Following up on the GCA Parks Committee recommendation made in June 2021 to the city’s public consultation on the parkette at 635 O’Connor Street at Fifth Avenue next to Fire Station Number 12 in the Glebe, along with efforts to proceed with such engagement at the community level (see October, 2022 Parks Committee Report below), the GCA Board passed the following motion in October 2022:
Whereas the City of Ottawa Reconciliation Action Plan seeks to encourage the use and visibility of Indigenous languages, support initiatives from the public which contribute to the reconciliation process, and engage Algonquin Anishinaabe Nation, First Nations, Inuit and Métis representatives in the commemoration and naming of public spaces to honour Algonquin Anishinaabe Host Nation, First Nations, Inuit and Métis peoples and languages;
Therefore be it resolved that the GCA recommends that the city does not proceed with naming and signage at the new park at 635 O’Connor until it has completed a process that adheres with the City of Ottawa Reconciliation Action Plan.
Liz McKeen, Editorial, “The park with no name, Glebe Report, November 11, 2022, pg. 4
2022 October 25 GCA Board Motion: 635 O’Connor Park Naming
2022 October 2022 GCA Parks Committee Report to GCA Board
2022 March 22 GCA Board Motion: Healing Gardens
GCA Parks Committee Consultation Feedback: 635 O’Connor, June 2021
The committee’s view, held and communicated to the City since June 2021, continues to be that the name for the 635 O’Connor park should not come from us but rather be the product of a broader consultative process consistent with the City of Ottawa Reconciliation Action Plan (which our committee would be happy to be a part of).

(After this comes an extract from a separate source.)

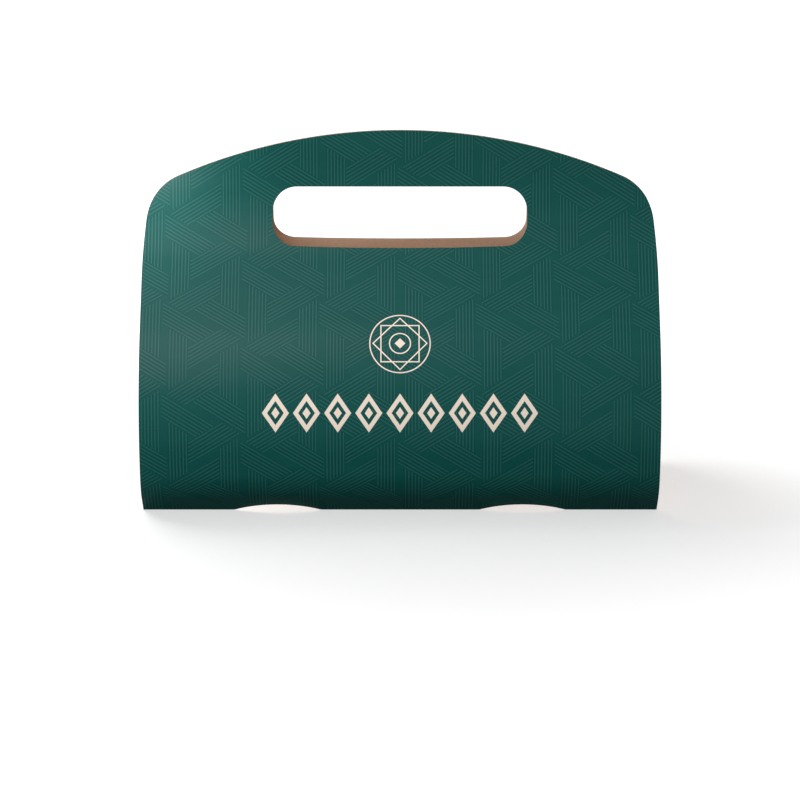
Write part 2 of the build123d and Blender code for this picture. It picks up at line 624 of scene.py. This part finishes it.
# %% [markdown]
# ## Paper fibres
#
# Board is pressed from fibres that lie mostly one way. The same effect serves all three finishes:
# noise stretched along the fibres, for the colour and for the height of the surface, and rare
# specks where a darker fibre shows. An even colour would look like plastic.

# %% A group for fibres and specks
fibre_outputs = [("Tone", "Float"), ("Specks", "Float"), ("Height", "Float")]
paper_fibres, ends_in, ends_out = start_group("paper_fibres", [("Place", "Vector")], fibre_outputs)
t = paper_fibres
inputs = {"Vector": ends_in.outputs["Place"], "Scale": (0.35, 1.6, 1.0)}
stretched = node(t, "Mapping", inputs).outputs["Vector"]
fine = node(t, "TexNoise", {"Vector": stretched, "Scale": 1.6, "Detail": 4.0, "Roughness": 0.62})
broad = node(t, "TexNoise", {"Vector": stretched, "Scale": 0.09, "Detail": 3.0, "Roughness": 0.5})
speck = node(t, "TexNoise", {"Vector": stretched, "Scale": 0.75, "Detail": 2.0, "Roughness": 0.4})
fine_share = sum_up(t, "MULTIPLY", fine.outputs[0], 0.6)
broad_share = sum_up(t, "MULTIPLY", broad.outputs[0], 0.4)
t.links.new(sum_up(t, "ADD", fine_share, broad_share), ends_out.inputs["Tone"])
t.links.new(ramp(t, speck.outputs[0], 0.68, 0.76), ends_out.inputs["Specks"])
t.links.new(fine.outputs[0], ends_out.inputs["Height"])
print("paper fibres:", len(t.nodes), "nodes")

# %% [markdown]
# ## The printed face
#
# Deep green ink with a satin coat covers the outside. The stripes are the same ink a little
# lighter, with a little more ink between them, so they are made by colour alone. The cream figure
# lies only on the front panel, where the map's second coordinate is positive. Along the creases
# the coat cracks and the board shows through a little.

# %% Helpers for a finish on paper
def finish(name):
    """A material with a shader ready to be wired."""
    material = bpy.data.materials.new(name)
    material.use_nodes = True
    tree = material.node_tree
    return material, tree, tree.nodes["Principled BSDF"]


def paper_surface(tree, shader, fibres, colour, roughness, relief):
    """Wires the colour, the range of roughness and the relief of the fibres to the shader."""
    tree.links.new(colour, shader.inputs["Base Color"])
    rough = ramp(tree, fibres["Tone"], 0.3, 0.7, *roughness)
    tree.links.new(rough, shader.inputs["Roughness"])
    strength, depth = relief
    bump = node(tree, "Bump", {"Strength": strength, "Distance": depth, "Height": fibres["Height"]})
    tree.links.new(bump.outputs["Normal"], shader.inputs["Normal"])


# %% Printed face
net_centre = 144.5 * MM
net_stretch = 1.056
ink_ground, ink_between, ink_line = shade(7, 76, 71), shade(3, 70, 65), shade(34, 93, 89)
ink_worn, ink_cream = shade(40, 104, 98), shade(248, 232, 216)
board_core = shade(150, 138, 118)
printed_roughness, printed_relief = (0.28, 0.36), (0.18, 0.03 * MM)
crack_reach = 0.9
most_worn, most_cracked = 0.10, 0.45

printed, t, shader = finish("printed_board")
place = sheet_place(t)
fibres = use_group(t, paper_fibres, {"Place": place}).outputs
net_shift = -(net_centre / MM) / net_stretch - net_side / 2
inputs = {"Vector": place, "Location": (0, net_shift, 0), "Scale": (1, 1 / net_stretch, 1)}
net_place = node(t, "Mapping", inputs).outputs["Vector"]
stripes = use_group(t, woven_stripes, {"Place": net_place}).outputs
colour = blend(t, stripes["Blocks"], ink_ground, ink_between)
colour = blend(t, stripes["Lines"], colour, ink_line)
tint = ramp(t, fibres["Tone"], 0.35, 0.65, 0.0, most_worn)
colour = blend(t, tint, colour, ink_worn)
figure = sheet_place(t, along=distance_up(figure_height))
border = sheet_place(t, along=distance_up(border_height))
cream = use_group(t, front_print, {"Figure": figure, "Border": border}).outputs["Ink"]
colour = blend(t, cream, colour, ink_cream)

along = node(t, "SeparateXYZ", {"Vector": place}).outputs["Y"]
from_middle = sum_up(t, "ABSOLUTE", along)
from_crease = sum_up(t, "ABSOLUTE", sum_up(t, "SUBTRACT", from_middle, crease_middle / MM))
inputs = {"Vector": place, "Scale": 2.2, "Detail": 3.0, "Roughness": 0.7}
crack_noise = node(t, "TexNoise", inputs).outputs[0]
on_crease = ramp(t, from_crease, crack_reach, 0.2)
broken = ramp(t, crack_noise, 0.56, 0.70, 0.0, most_cracked)
colour = blend(t, sum_up(t, "MULTIPLY", on_crease, broken), colour, board_core)
paper_surface(t, shader, fibres, colour, printed_roughness, printed_relief)
shader.inputs["Specular IOR Level"].default_value = 0.12
carrier.data.materials.append(printed)
print("printed face:", len(t.nodes), "nodes")

# %% [markdown]
# ## The bare side and the cut edges
#
# The inside is kraft board with no coat: brown, matt and visibly fibrous. The cut edges show the
# board's pulp, which is greyer and rougher. One brown for both would be simpler, but then the
# edge couldn't be told from the inside. The pulp has no map that runs through the thickness, so
# it takes its place from the object itself.

# %% Bare kraft side
kraft_dark, kraft_light = shade(215, 181, 154), shade(235, 203, 177)
kraft_speck = shade(132, 98, 72)
kraft_roughness, kraft_relief = (0.78, 0.90), (0.35, 0.05 * MM)

kraft, t, shader = finish("bare_kraft")
fibres = use_group(t, paper_fibres, {"Place": sheet_place(t)}).outputs
colour = blend(t, ramp(t, fibres["Tone"], 0.32, 0.68), kraft_dark, kraft_light)
speckled = sum_up(t, "MULTIPLY", fibres["Specks"], 0.5)
colour = blend(t, speckled, colour, kraft_speck)
paper_surface(t, shader, fibres, colour, kraft_roughness, kraft_relief)
shader.inputs["Specular IOR Level"].default_value = 0.3
carrier.data.materials.append(kraft)
print("bare kraft:", len(t.nodes), "nodes")

# %% Cut edges
pulp_dark, pulp_light = shade(126, 112, 98), shade(160, 143, 125)
pulp_roughness, pulp_relief = (0.85, 0.95), (0.5, 0.05 * MM)

pulp, t, shader = finish("cut_pulp")
place = node(t, "TexCoord").outputs["Object"]
place = node(t, "Mapping", {"Vector": place, "Scale": Vector((1, 1, 1)) / MM}).outputs["Vector"]
fibres = use_group(t, paper_fibres, {"Place": place}).outputs
colour = blend(t, ramp(t, fibres["Tone"], 0.32, 0.68), pulp_dark, pulp_light)
paper_surface(t, shader, fibres, colour, pulp_roughness, pulp_relief)
carrier.data.materials.append(pulp)
print("cut edges:", len(t.nodes), "nodes")

# %% [markdown]
# ## Where the board belongs
#
# The finished board is one piece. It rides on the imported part's only body and takes the place of
# its sheet. Both could be shown, but two faces in one place flicker.

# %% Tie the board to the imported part
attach(carrier, "root")
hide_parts("carrier_sheet")

# %% [markdown]
# ## Floor and light
#
# The ground is white, with a soft shadow that falls to the right. A wide floor catches
# the shadow near the carrier and fades to plain white farther out. Close to the carrier the floor
# also glows a little for bounced rays, a painted glow that lights the foot of the board in place of
# the light a pale table would throw. The floor lies a tenth of a millimetre low, so that floor and
# board don't share a plane. An even pale surround fills the rest, so that ink shows about as it is
# mixed, and three soft lamps stand in it. The key lamp at the upper left lights the board alone:
# when it lit the floor too, its shadow fell too dark at the right. A small lamp close to the left
# shoulder gives the sheen there, and a lamp behind on the left throws the soft shadow forward to
# the right.

# %% A helper that tells rays apart
def ray_kinds(tree):
    """The light path, and a mask for rays that show the background."""
    seen = node(tree, "LightPath").outputs
    bent = sum_up(tree, "MAXIMUM", seen["Is Glossy Ray"], seen["Is Transmission Ray"])
    return seen, sum_up(tree, "MAXIMUM", seen["Is Camera Ray"], bent)


# %% Lay the floor
floor_reach = 8.0
floor_drop = 0.1 * MM

floor_mesh = bpy.data.meshes.new("floor")
plate = bmesh.new()
bmesh.ops.create_grid(plate, x_segments=1, y_segments=1, size=floor_reach / 2)
plate.to_mesh(floor_mesh)
plate.free()
floor = bpy.data.objects.new("floor", floor_mesh)
floor.location.z = -floor_drop
bpy.context.scene.collection.objects.link(floor)
print("floor, m:", floor_reach)

# %% White ground
shade_start, shade_end = 0.10, 0.40
white_near, mirrored_near, bounce_glow_near = 0.62, 0.02, 0.20
bare, lit = (0.5, 0.5, 0.5, 1), (0.9, 0.9, 0.9, 1)

ground, t, shader = finish("white_ground")
shader.inputs["Roughness"].default_value = 0.9
place = node(t, "TexCoord").outputs["Object"]
away = node(t, "VectorMath", {0: place}, operation="LENGTH").outputs["Value"]
seen, direct = ray_kinds(t)
near_glow = ramp(t, seen["Is Camera Ray"], 0.0, 1.0, mirrored_near, white_near)
glow = sum_up(t, "MULTIPLY", direct, ramp(t, away, shade_start, shade_end, near_glow, 1.0))
# Near the carrier the floor glows for diffuse rays: a painted glow that stands in for light bounced
# up to the foot.
bounce_glow = ramp(t, away, shade_start, shade_end, bounce_glow_near, 0.0)
glow = sum_up(t, "ADD", glow, sum_up(t, "MULTIPLY", seen["Is Diffuse Ray"], bounce_glow))
shader.inputs["Emission Color"].default_value = (1, 1, 1, 1)
t.links.new(glow, shader.inputs["Emission Strength"])
t.links.new(blend(t, seen["Is Camera Ray"], bare, lit), shader.inputs["Base Color"])
shader.inputs["Specular IOR Level"].default_value = 0.0
floor_mesh.materials.append(ground)

# %% Lamps
def soft_lamp(name, place, aimed_at, size, power):
    """A square lamp that points at a place."""
    data = bpy.data.lights.new(name, "AREA")
    data.size = size
    data.energy = power
    lamp = bpy.data.objects.new(name, data)
    lamp.location = place
    way = Vector(aimed_at) - lamp.location
    lamp.rotation_euler = way.to_track_quat("-Z", "Y").to_euler()
    bpy.context.scene.collection.objects.link(lamp)
    print(name, "is", round(way.length, 2), "m away and gives", power, "W")
    return lamp


board_middle = (0, 0, 0.08)
left_shoulder = (-0.118, 0, 0.150)
key_lamp = soft_lamp("key_lamp", (-0.35, -0.47, 0.54), board_middle, size=0.60, power=5.7)
shoulder_lamp = soft_lamp(
    "shoulder_lamp", (-0.14, -0.12, 0.135), left_shoulder, size=0.05, power=0.016
)
soft_lamp("back_lamp", (-0.45, 0.35, 0.60), board_middle, size=0.60, power=3.2)

# %% Keep the key lamp off the floor and the shoulder lamp on the shoulder
lit_by_key = bpy.data.collections.new("lit_by_key")
lit_by_key.objects.link(carrier)
key_lamp.light_linking.receiver_collection = lit_by_key
shoulder_lamp.data.spread = radians(50)
shoulder_lamp.visible_camera = False

# %% Surround
surround_light = 0.15

surround = bpy.data.worlds.new("surround")
bpy.context.scene.world = surround
surround.use_nodes = True
t = surround.node_tree
seen, direct = ray_kinds(t)
t.nodes["Background"].inputs["Color"].default_value = (1, 1, 1, 1)
strength = ramp(t, direct, 0.0, 1.0, surround_light, 1.0)
t.links.new(strength, t.nodes["Background"].inputs["Strength"])
print("the surround gives", surround_light, "of white")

In the sixteen months between the committee’s original recommendation in June 2021 and the City’s decision in October 2022 to proceed with a landmark-based name and signage with a utilitarian value (signaling where the park is located) (“Fire Hall Park”), it became evident that the City may lack the necessarily resourced staffing and framework to fully implement its Reconciliation Action Plan in the naming (and, for the future, the development) of such new parks.
To what extent is the City sufficiently resourcing its own staff and/or its stakeholder groups with the means to do any kind of due diligence (or to even reply to) any such recommendations from community groups, consistent with its own City of Ottawa Reconciliation Action Plan?

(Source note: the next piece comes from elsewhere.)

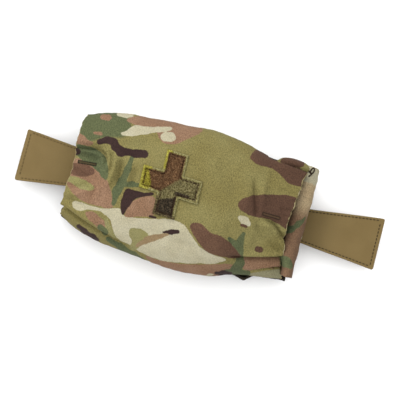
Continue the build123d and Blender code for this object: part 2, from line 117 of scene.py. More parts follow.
class Shader(Nodes):
    """A node material with short calls for the nodes used here."""

    def __init__(self, name, roughness=0.85, sheen=0.0, metallic=0.0, specular=0.12, alpha=1.0):
        self.material = bpy.data.materials.new(name)
        super().__init__(self.material)
        surface = self.node("BsdfPrincipled", {
            "Roughness": roughness, "Metallic": metallic, "Sheen Weight": sheen, "Sheen Roughness": 0.5,
            "Specular IOR Level": specular, "Alpha": alpha})
        self.inputs = surface.socket.node.inputs
        self.node("OutputMaterial", {0: surface}, None)

    def math(self, operation, a, b=0.0):
        return self.node("Math", {0: a, 1: b, 2: 0.0}, operation=operation)

    def wave(self, value, period):
        return self.math("SINE", value * (2 * math.pi / period))

    def stretch(self, vector, factors):
        return self.node("VectorMath", {0: vector, 1: factors}, operation="MULTIPLY")

    def coords(self):
        """Object coordinates in millimetres."""
        return self.stretch(self.node("TexCoord", {}, "Object"), (1 / MM,) * 3)

    def split(self, vector):
        """The x, y and z of a vector."""
        x = self.node("SeparateXYZ", {0: vector})
        return [Value(self, output) for output in x.socket.node.outputs]

    def attribute(self, name, output="Fac"):
        return self.node("Attribute", {}, output, attribute_name=name)

    def noise(self, where, scale, detail=2.0, rough=0.5):
        return self.node("TexNoise", {"Vector": where, "Scale": scale, "Detail": detail, "Roughness": rough},
                         "Fac")

    def ramp(self, value, low, high):
        """Smooth step from 0 at low to 1 at high."""
        return self.node("MapRange", {"Value": value, "From Min": low, "From Max": high},
                         interpolation_type="SMOOTHSTEP")

    def mix(self, share, a, b):
        return self.node("Mix", {0: share, 6: a, 7: b}, 2, data_type="RGBA")

    def shade(self, colour, amount):
        """Colour multiplied by a value."""
        return self.node("VectorMath", {0: colour, "Scale": amount}, operation="SCALE")

    def bump(self, height, distance, strength, **below):
        return self.node("Bump", {"Height": height, "Distance": distance * MM, "Strength": strength, **below})

    def finish(self, colour, normal=None, roughness=None):
        for key, value in (("Base Color", colour), ("Normal", normal), ("Roughness", roughness)):
            if value is not None:
                self.put(self.inputs[key], value)
        return self.material


def weave(s, where, pitch):
    """Height of a plain weave with the given thread pitch."""
    x, y, _ = s.split(where)
    return s.wave(x, pitch) * s.wave(y, pitch)


# the colours of the print, which on the front also paint a few patches of shade, in the order they lie over one
# another, each in two tones
PAINT = {
    "clay": ((146, 112, 86), (158, 124, 98)),
    "cream": ((194, 186, 155), (202, 195, 166)),
    "leaf": ((146, 140, 88), (152, 146, 98)),
    "tan": ((152, 128, 94), (160, 136, 102)),
    "sage": ((150, 146, 112), (158, 152, 118)),
    "green": ((90, 98, 68), (100, 106, 72)),
    "brown": ((108, 79, 62), (118, 88, 68)),
    "dark": ((56, 38, 36), (64, 46, 42)),
}
# the brown turns darker towards the right mouth: partly a darker dye, partly painted shade
RIGHT_BROWN_DYE_AND_SHADE = (95, 69, 54)  # towards the right mouth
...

Imagine what such a broader City process could look like: the necessary city staffing, engaged with a standing body where qualified, Indigenous members are modestly but appropriately compensated by the City, as is the convention, to air such ideas on a regular basis and to provide assistance for further community connections. Much of this already exists to some extent:
- the city positions of Indigenous Relations Specialist; and Indigenous and New Immigrant Community Cultural Developer. Do such city positions have the capacity to move forward with such initiatives from the community?
- the Ottawa Aboriginal Coalition is the City’s starting point for requesting a consultation on the naming of a park. Does the City provide it with the necessary resources to deal with such requests? According to Capital Ward Councillor Menard’s office, the City compiles such requests and submits them as a whole as there are so many of them, to the point where the OAC is inundated with them.
As our June 2021 recommendation to the City pointed out, planning and development of the 635 O’Connor park began before the City enacted its 2018 City of Ottawa Reconciliation Action Plan. However, moving forward, engagement on this park at this point in its story would provide for a meaningful starting point for all future park developments to be aligned with the Reconciliation Action Plan. Such engagement could be just the start of people connecting, for example, over the local species/gardens/healing forest ideas that many envision for this and other community spaces (see March 22, 2022 GCA Motion linked above).
Ideally, such engagement would occur before the City goes ahead with expending valuable tax dollars / environmental resources on signage for a name inconsistent with the GCA Board’s October 2022 motion. It is a name which, in addition, has not received any ratification from the GCA and community at large, in conjunction with any other suggestions received by the Ward Councillor’s Office from the neighbourhood as part of its own “Name that Park” consultation in December, 2021.
The GCA Parks Committee urges the City of Ottawa to move forward with a more supported protocol for such community-based initiatives, and stands at the ready to re-engage in this park naming process, engagement from which we can all learn, for this and all future park developments.